Frédéric Freund, directeur de l’Oaba, est beaucoup plus prudent que ses confrères mais confirme le risque sanitaire : « Difficile de dire au vu de ces images si le bovin est encore conscient. A priori, je dirais non car la langue est bien sortie et il n’y a pas de mouvements respiratoires de la bouche. Pour autant, la gorge de l’animal repose à même le sol. Pour l’hygiène, ce n’est vraiment pas l’idéal. Les viandes de gorge sont en effet utilisées pour les steaks. »
Pour Gilbert Mouthon, très critique, le fait que cette agonie controversée n’a pas alerté les députés pose la question de l’utilité de ces visites parlementaires. Un débat déjà soulevé par les dernières images de L214 sur l’abattoir de Pézenas (Hérault), diffusées à la fin du mois de juin. En effet, le député de l’Hérault Élie Aboud (LR), membre de la commission d’enquête, s’était rendu dans cet abattoir de Pézenas le 17 mai et n’avait identifié aucun dysfonctionnement
. La préfecture du département a ensuite affirmé que les images de L214 était obsolètes. Mais l’association a assuré qu’une partie de ses images sont bien ultérieures aux visites des services de l’État et qu’il suffit de regarder les images tournées par Midi Libre pendant la visite d’Élie Aboud pour constater des irrégularités non relevées par le député.
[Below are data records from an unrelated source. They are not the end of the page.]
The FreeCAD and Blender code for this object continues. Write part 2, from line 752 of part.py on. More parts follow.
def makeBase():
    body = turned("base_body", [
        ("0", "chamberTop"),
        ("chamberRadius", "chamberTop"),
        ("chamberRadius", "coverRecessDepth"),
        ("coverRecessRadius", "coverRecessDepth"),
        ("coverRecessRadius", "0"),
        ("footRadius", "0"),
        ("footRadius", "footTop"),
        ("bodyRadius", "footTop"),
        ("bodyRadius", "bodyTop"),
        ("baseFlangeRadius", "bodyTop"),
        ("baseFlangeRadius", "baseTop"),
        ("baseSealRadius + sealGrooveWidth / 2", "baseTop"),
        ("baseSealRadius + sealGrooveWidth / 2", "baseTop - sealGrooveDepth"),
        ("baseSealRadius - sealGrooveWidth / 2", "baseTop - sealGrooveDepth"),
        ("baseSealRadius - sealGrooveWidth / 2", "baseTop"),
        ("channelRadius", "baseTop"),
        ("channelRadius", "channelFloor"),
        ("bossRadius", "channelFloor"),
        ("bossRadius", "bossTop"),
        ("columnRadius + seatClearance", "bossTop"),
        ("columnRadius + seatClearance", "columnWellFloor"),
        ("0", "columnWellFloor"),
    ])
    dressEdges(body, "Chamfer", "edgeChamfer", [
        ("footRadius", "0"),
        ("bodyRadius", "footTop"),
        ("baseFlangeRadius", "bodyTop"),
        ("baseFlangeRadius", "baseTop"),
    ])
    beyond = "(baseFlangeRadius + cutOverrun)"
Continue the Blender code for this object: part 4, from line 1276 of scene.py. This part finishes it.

Utiles ou pas, alors, ces visites ? Elles ont au moins le mérite de faire entrer des élus et des journalistes dans des abattoirs. Un événement extrêmement rare, comme le confirme Olivier Falorni : C’est plus difficile de visiter un abattoir que de visiter un sous-marin nucléaire. Je le sais, je suis déjà allé dans les deux.